Lexus RX (03-) 400h SE-L 5dr 4x4 review
Lexus RX 400h SE-L Road Test
Test date 12 July 2005
Price as tested £45,950
For Performance, economy, emissions, ride quality, kit, refinement
Against Some torquesteer, body roll, petrol engine not the best, pedal feel
Unlike most new off-roaders that first feel an American climate on their paintwork, the Lexus RX400h hasn’t started life on the back foot. Superficially, it looks like a suitably soft target for the charmless hectoring of the anti-4x4 lobby. Although not the biggest vehicle of its type, it’s big enough to slot comfortably into the ‘premium performance’ sector where size clearly matters. At 1.7m tall and weighing over two tonnes, the RX400h casts the kind of shadow over smaller cars that has critics of such large 4x4s chanting incantations of the gravest sort.
One might even be accused of pouring petrol on the fire by informing the already outraged collective that as well as being big and heavy, the RX400h has no fewer than three engines (four if you include its generator). And that, away from the lights, it could out-accelerate your average hot hatch.
We can’t believe that serious 4x4 sceptics won’t have heard of the RX400h, though. On the contrary, we’d expect them to welcome it with open arms. For those who are none the wiser, let’s begin with a brief case study. Deputy editor Chas Hallett lives about five miles from Autocar’s offices in Teddington. His commute is habitually undertaken at a crawl in the close company of countless other carbon dioxide-belching commutermobiles. Fuel consumption for this modest trip in a powerful 4x4 would normally be plain embarrassing.

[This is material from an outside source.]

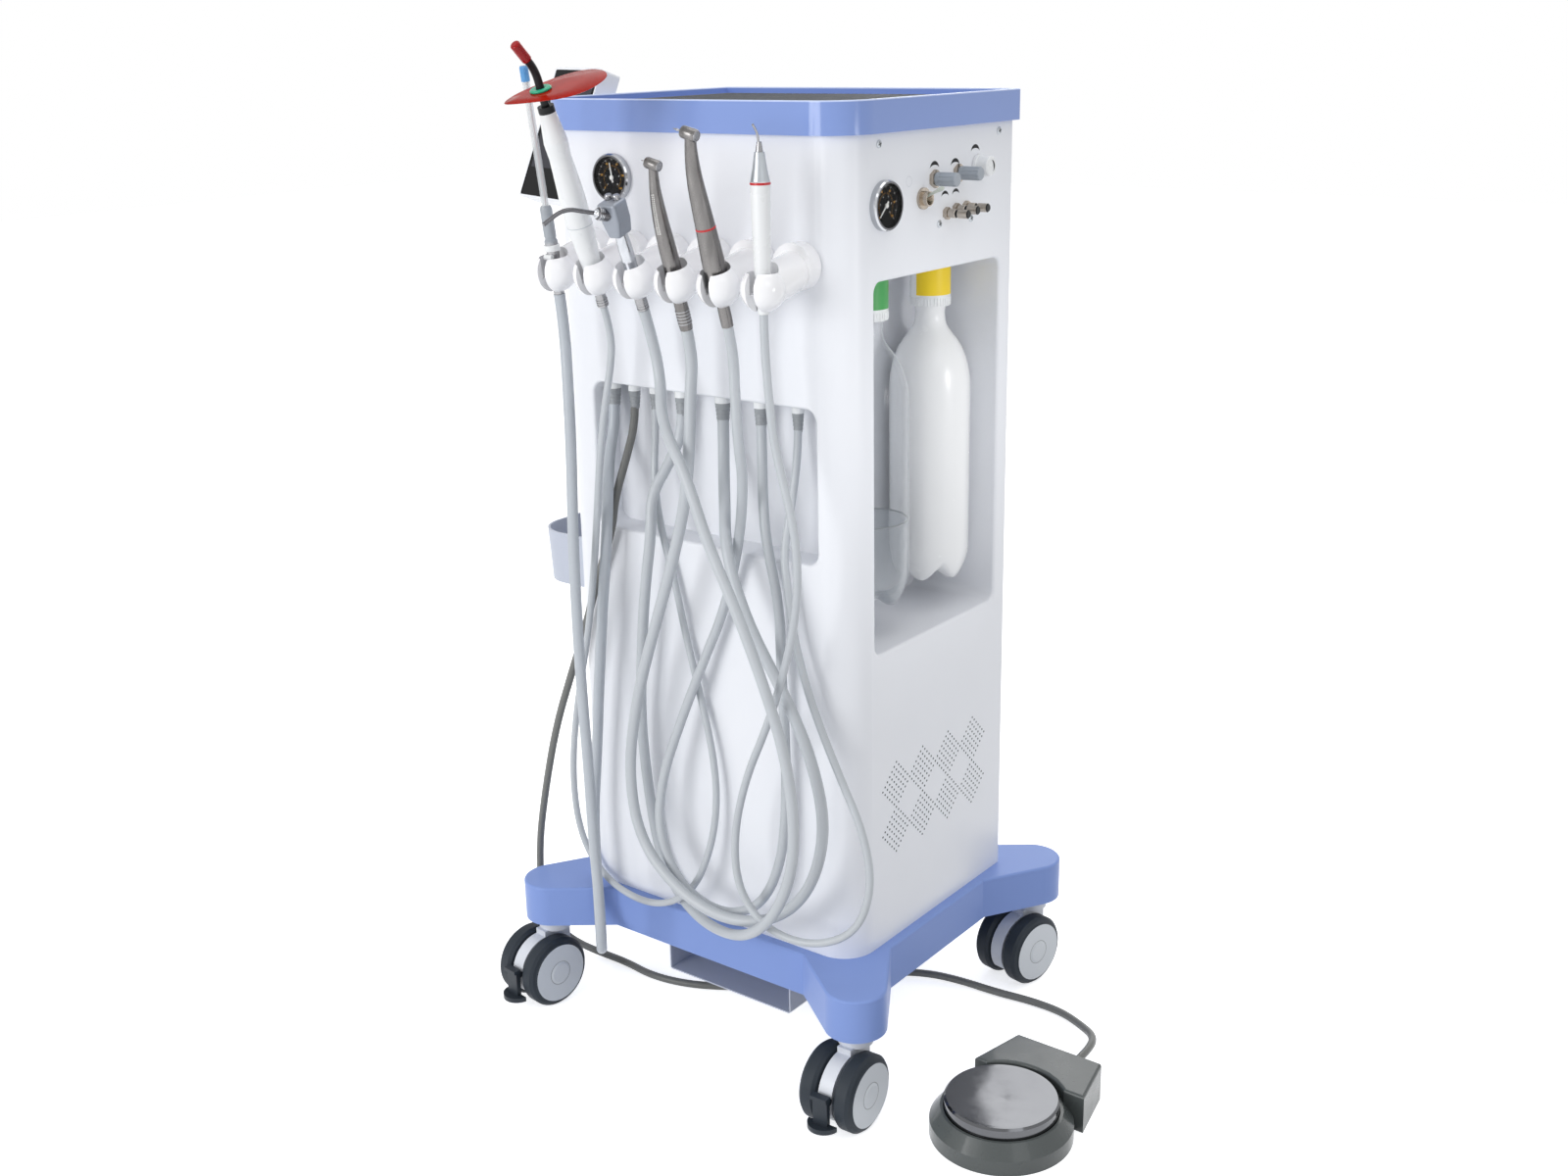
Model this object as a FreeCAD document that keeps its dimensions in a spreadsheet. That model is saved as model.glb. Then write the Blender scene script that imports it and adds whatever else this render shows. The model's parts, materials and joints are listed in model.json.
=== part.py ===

When Hallett took the RX400h home for the evening he didn’t get there any sooner; the tedious commuter slog was remarkable for another reason. Apart from natural evaporation, the Lexus didn’t use a single molecule of petrol. That being the case, there were no exhaust emissions of carbon dioxide or any other kind. None. What the RX400h left in its wake was the same as it found in its path. Not fresh air, but that polluted by smaller, lighter, ostensibly more planet-friendly petrol or diesel vehicles. And if that isn’t seizing the moral high ground, it’s hard to know what is.